Efforts to secure sufficient criminal legal aid provision for a market town in Cumbria by rearranging duty solicitor boundaries have highlighted a potential self-induced headache for the government as it presses ahead with planned court closures across the country.
The Legal Aid Agency has begun consulting on proposals to merge the Kendal and Barrow-in-Furness duty solicitor schemes as a result of declining provider numbers in Kendal and the forthcoming closure of Kendal Magistrates’ Court.
Providing two options, the agency says it would prefer to maintain the police station rota for Kendal police station, and allocate slots among all members of the scheme, but allow scheme members to elect not to be included in the rota.
'Any decision to allow scheme members to elect not to be included on the rota would be dependent upon a minimum number of members remaining included to provide coverage at a manageable level,’ the agency says.
The court duty solicitor rota for Kendal Magistrates’ Court would be maintained until it closes. Thereafter, the rota will change to a ‘call-in’ arrangement for the alternative court location 'to reflect the envisaged very low number of matters’.
However, solicitors predict that challenges could arise due to the Lake District's geography and lack of public transport.
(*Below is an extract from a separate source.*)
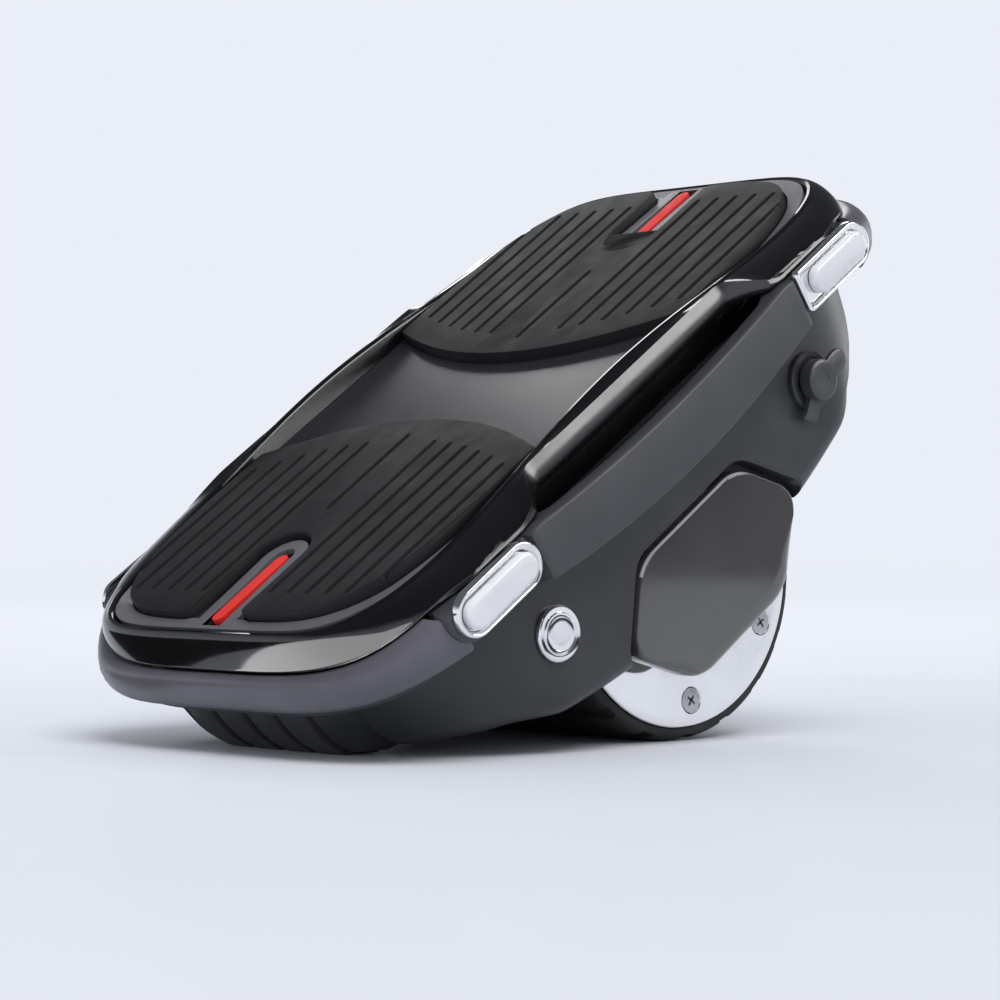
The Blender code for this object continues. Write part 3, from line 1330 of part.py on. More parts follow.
clear_scene()
PARTS = new_collection("hover_shoe")
CUTTERS = new_collection("hover_shoe_cutters")
ROOT = new_empty("hover_shoe", None)
SHOE = new_empty("shoe_frame", ROOT)
SHOE.rotation_euler = (0, -ground_slope(), 0)
WHEEL = new_empty("wheel_axis", SHOE)

deck_frame()
trim_plate()
shell = lower_shell()
chassis()
axle()
stator()
rotor_drum(WHEEL)
hub_screws(WHEEL, hub_cover(WHEEL))
tyre(WHEEL)
magnet_ring(WHEEL)
for end_name, end_direction in ENDS.items():
    pad(end_name, end_direction)
    marker(end_name, end_direction)
    diffuser(end_name, end_direction)
    led_board(end_name, end_direction)
    foot(end_name, end_direction, shell)
    switch_board(end_name, end_direction)
    for side_name, side_direction in SIDES.items():
        pill(end_name, side_name, end_direction, side_direction)
for side_name, side_direction in SIDES.items():
    rail(side_name, side_direction)
    hex_cover(side_name, side_direction)
    axle_nut(side_name, side_direction)
    bearing(side_name, side_direction)
power_button()
charge_port()
dust_cap()
battery_pack()
control_board()
stand_on_ground()
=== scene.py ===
"""Looks of the hover shoe: fine surfaces and finishes, a pale studio and the photograph's view.

Shapes are modelled in the shoe's own frame, in millimetres from the middle of the axle: +X to the
toe, +Y to the far side and +Z square to the deck. The CAD's own pieces give where that frame lies
in the world."""

import json
from math import asin, atan2, cos, pi, radians, sin

import bmesh
import bpy
from mathutils import Matrix, Vector


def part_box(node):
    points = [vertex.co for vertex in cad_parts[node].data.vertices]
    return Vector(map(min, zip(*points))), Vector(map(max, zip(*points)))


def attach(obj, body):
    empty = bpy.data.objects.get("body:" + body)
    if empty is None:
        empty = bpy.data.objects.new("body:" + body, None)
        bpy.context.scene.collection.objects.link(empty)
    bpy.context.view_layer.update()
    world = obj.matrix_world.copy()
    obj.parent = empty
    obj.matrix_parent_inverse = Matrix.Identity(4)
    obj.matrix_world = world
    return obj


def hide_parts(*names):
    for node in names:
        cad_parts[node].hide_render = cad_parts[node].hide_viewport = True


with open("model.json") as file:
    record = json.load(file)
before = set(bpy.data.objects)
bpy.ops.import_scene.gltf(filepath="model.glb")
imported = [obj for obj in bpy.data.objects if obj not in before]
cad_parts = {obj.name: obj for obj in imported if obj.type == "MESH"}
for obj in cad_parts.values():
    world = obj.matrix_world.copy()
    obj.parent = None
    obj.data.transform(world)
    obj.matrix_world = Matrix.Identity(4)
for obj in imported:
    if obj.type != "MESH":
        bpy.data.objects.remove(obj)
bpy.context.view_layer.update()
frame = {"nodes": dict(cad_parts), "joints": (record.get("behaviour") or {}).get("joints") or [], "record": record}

MM = 0.001
ENDS = {"heel": -1, "toe": 1}
SIDES = {"near": -1, "far": 1}
GAP = 0.3
GRAIN_DEPTH = 0.05


def shoe_matrix():
    """From the shoe's frame in millimetres to the world: the axle's middle and the deck's tilt."""
    low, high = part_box("axle")
    press = next(joint for joint in frame["joints"] if joint["name"] == "toe_pad_press")
    tilt = asin(press["axis"][0])
    turn = Matrix.Rotation(-tilt, 4, "Y")
    return Matrix.Translation((low + high) / 2) @ turn @ Matrix.Scale(MM, 4)


SHOE = shoe_matrix()

# Wheel
TYRE_RADIUS = 55
TREAD_BLOCKS = 18
TREAD_DEPTH = 1.6
TREAD_START = 28.5
TYRE_INNER_RADIUS = 51
HUB_SCREW_CIRCLE = 42
HUB_SCREW_FIRST_ANGLE = radians(-58.5)

# Deck
DECK_HALF_LENGTH = 134
DECK_HALF_WIDTH = 73.3
DECK_POWER = 6
DECK_HEIGHT = 74
DECK_ARCH = 7
DECK_ARCH_HALF_LENGTH = 110
DECK_WALL = 1.6
TRAY_FLOOR = 69
BAND_HALF_LENGTH = 139
BAND_HALF_WIDTH = 92
BAND_SIDE = 86.5
BAND_POWER = 4
BAND_END_HEIGHT = 63.6
BAND_SIDE_HEIGHT = 69.6
WAIST_HALF_WIDTH = 77
WAIST_HEIGHT = 78.6
WAIST_START = 72
WAIST_END = 50
LIP_START = 114
LIP_END = 102
RECESS_HALF_WIDTH = 70
SKIRT_HALF_LENGTH = 130
SKIRT_HALF_WIDTH = 76.7
SKIRT_POWER = 4.5
FRAME_BOTTOM = 58.5
GASKET = 1.2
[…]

Suzanne Kavanagh, associate solicitor and head of crime at South Lakeland firm Milne Moser Solicitors, told the Gazette that the distance between Kendal and Barrow is 32 miles. Travelling between Kendal and Barrow on the A590 would take at least an hour, or longer in bad weather.
The consultation has baffled solicitor David Mainwaring, partner at Lancaster and Kendal firm Holdens Solicitors, who thinks the duty solicitor schemes for Kendal and Lancaster should be combined.
Holdens Solicitors is one of two firms that is on the duty scheme for Kendal. Both firms have offices in Lancaster. Travelling to Barrow on the train would require changing trains at Lancaster.
Holdens will not be a member of the duty solicitor scheme from next month due to a change in the office criteria under the new criminal legal aid contracts that commence on 1 April.
If the magistrates’ court did not close, Kavanagh believes it would lead to a resurgence of solicitors focusing on legal aid work in Kendal who would not face travel and profitability issues.
Mainwaring told the Gazette that, if the court had not been earmarked for closure, his firm would have bid for a new legal aid contract, even if it meant sharing resources with another firm.
Kavanagh has long campaigned for Kendal Magistrates’ Court to remain open. She acknowledged that the court needs to be modernised, but said it had excellent access links for all parties including victims and witnesses, and was the only court in Cumbria with disabled access.